Material
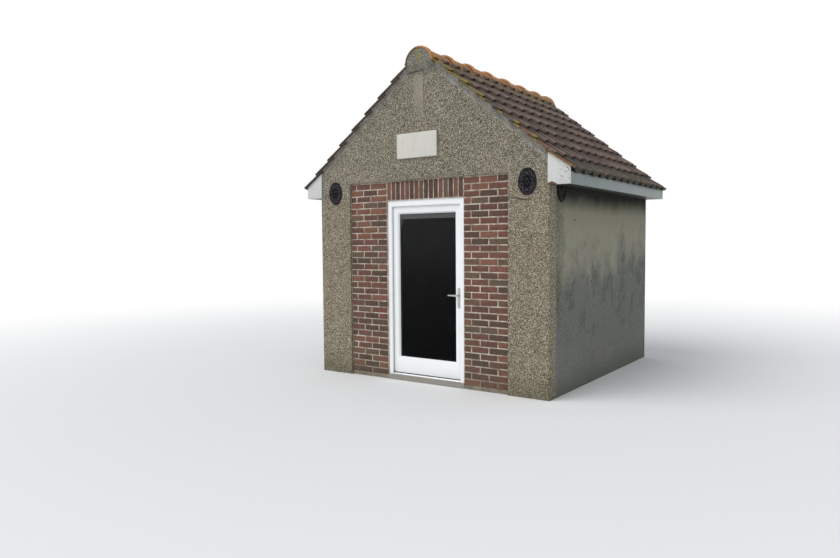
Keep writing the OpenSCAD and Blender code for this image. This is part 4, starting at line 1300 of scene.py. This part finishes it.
# %% [markdown]
# ## Glass, metal, concrete and wood
# Seen from outside, glass in front of a dark room is nearly black, and in the photograph it mirrors
# daylight only in a band at its top. Full transmission with a low index keeps it clear, and a coat does
# the mirroring, because the weight of a coat may vary over the pane. The other finishes are two tones of
# one colour with a fine bump.

# %% The last finishes
def plain_paint(name, first, second, scale, roughness, depth=0.001, **constants):
    """Two tones mixed by a cloudy noise, with a bump of a noise fourteen times as fine."""
    p = Paint(name)
    cloud = p.noise(scale, 4.0, 0.6)
    fine = p.noise(scale * 14, 3.0, 0.6)
    return p.close(p.mix(cloud, first, second), roughness + cloud * 0.1, fine, depth=depth, strength=0.4,
                   **constants)


def wood_paint():
    """Rings drawn out along the depth of the building, as on boards that run that way."""
    p = Paint("sawn_softwood")
    rings = p.noise(1.0, 4.0, 0.6, at=p.stretched(60.0, 3.0, 60.0))
    colour = p.mix(rings, tone(170, 134, 92), tone(128, 96, 62))
    return p.close(colour, 0.8, rings, depth=0.001, strength=0.4)


def glass_paint():
    """Glass over a dark room; the coat mirrors daylight in a band at its top, and little below."""
    p = Paint("dark_double_glazing")
    film = p.noise(2.0, 3.0, 0.5)
    top = GLASS_TOP - p.z
    wedge = (p.x + GLASS_X + top * 0.42).fade(0.115, 0.100) * 0.45
    shine = (top.fade(0.078, 0.072) * 0.95).most(wedge).most(top.fade(1.1, 0.1) * 0.12)
    return p.close(p.mix(film, tone(120, 130, 130), tone(104, 114, 114)), 0.02 + film * 0.02, IOR=1.16,
                   Transmission_Weight=1.0, Coat_Weight=shine, Coat_Roughness=0.03, Coat_IOR=1.75)


concrete = plain_paint("grey_concrete", tone(158, 154, 144), tone(136, 132, 124), 5.0, 0.85, 0.002)
metal = plain_paint("satin_metal", tone(196, 198, 198), tone(176, 178, 178), 20.0, 0.28, 0.0003,
                    Metallic=1.0)
dress(concrete, "floor_slab", "door_step")
dress(wood_paint(), "wall_plate_left", "wall_plate_right", "rafters", "ridge_board", "roof_boards_left",
      "roof_boards_right", "tile_battens")
dress(glass_paint(), "door_glass")
dress(metal, "door_threshold", "handle_outside", "handle_inside")
dress(door_white, "hinge_frame_side", "hinge_door_side")

# %% [markdown]
# The picture shows colours as they are written, so the view is Standard. The finished building may not
# be larger than the frame.

# %% View
bpy.context.scene.view_settings.view_transform = "Standard"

The request
Show the data once more, exactly as it was written.

In response
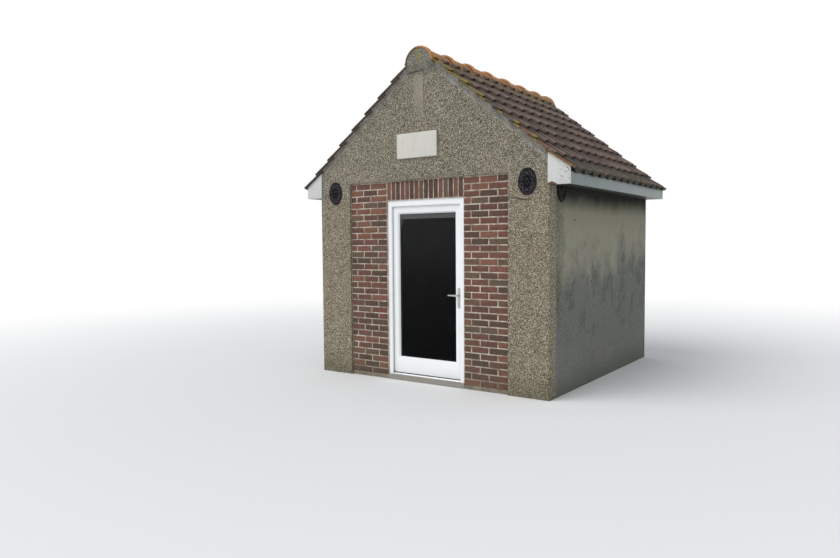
Keep writing the OpenSCAD and Blender code for this image. This is part 4, starting at line 1300 of scene.py. This part finishes it.
# %% [markdown]
# ## Glass, metal, concrete and wood
# Seen from outside, glass in front of a dark room is nearly black, and in the photograph it mirrors
# daylight only in a band at its top. Full transmission with a low index keeps it clear, and a coat does
# the mirroring, because the weight of a coat may vary over the pane. The other finishes are two tones of
# one colour with a fine bump.

# %% The last finishes
def plain_paint(name, first, second, scale, roughness, depth=0.001, **constants):
    """Two tones mixed by a cloudy noise, with a bump of a noise fourteen times as fine."""
    p = Paint(name)
    cloud = p.noise(scale, 4.0, 0.6)
    fine = p.noise(scale * 14, 3.0, 0.6)
    return p.close(p.mix(cloud, first, second), roughness + cloud * 0.1, fine, depth=depth, strength=0.4,
                   **constants)


def wood_paint():
    """Rings drawn out along the depth of the building, as on boards that run that way."""
    p = Paint("sawn_softwood")
    rings = p.noise(1.0, 4.0, 0.6, at=p.stretched(60.0, 3.0, 60.0))
    colour = p.mix(rings, tone(170, 134, 92), tone(128, 96, 62))
    return p.close(colour, 0.8, rings, depth=0.001, strength=0.4)


def glass_paint():
    """Glass over a dark room; the coat mirrors daylight in a band at its top, and little below."""
    p = Paint("dark_double_glazing")
    film = p.noise(2.0, 3.0, 0.5)
    top = GLASS_TOP - p.z
    wedge = (p.x + GLASS_X + top * 0.42).fade(0.115, 0.100) * 0.45
    shine = (top.fade(0.078, 0.072) * 0.95).most(wedge).most(top.fade(1.1, 0.1) * 0.12)
    return p.close(p.mix(film, tone(120, 130, 130), tone(104, 114, 114)), 0.02 + film * 0.02, IOR=1.16,
                   Transmission_Weight=1.0, Coat_Weight=shine, Coat_Roughness=0.03, Coat_IOR=1.75)


concrete = plain_paint("grey_concrete", tone(158, 154, 144), tone(136, 132, 124), 5.0, 0.85, 0.002)
metal = plain_paint("satin_metal", tone(196, 198, 198), tone(176, 178, 178), 20.0, 0.28, 0.0003,
                    Metallic=1.0)
dress(concrete, "floor_slab", "door_step")
dress(wood_paint(), "wall_plate_left", "wall_plate_right", "rafters", "ridge_board", "roof_boards_left",
      "roof_boards_right", "tile_battens")
dress(glass_paint(), "door_glass")
dress(metal, "door_threshold", "handle_outside", "handle_inside")
dress(door_white, "hinge_frame_side", "hinge_door_side")

# %% [markdown]
# The picture shows colours as they are written, so the view is Standard. The finished building may not
# be larger than the frame.

# %% View
bpy.context.scene.view_settings.view_transform = "Standard"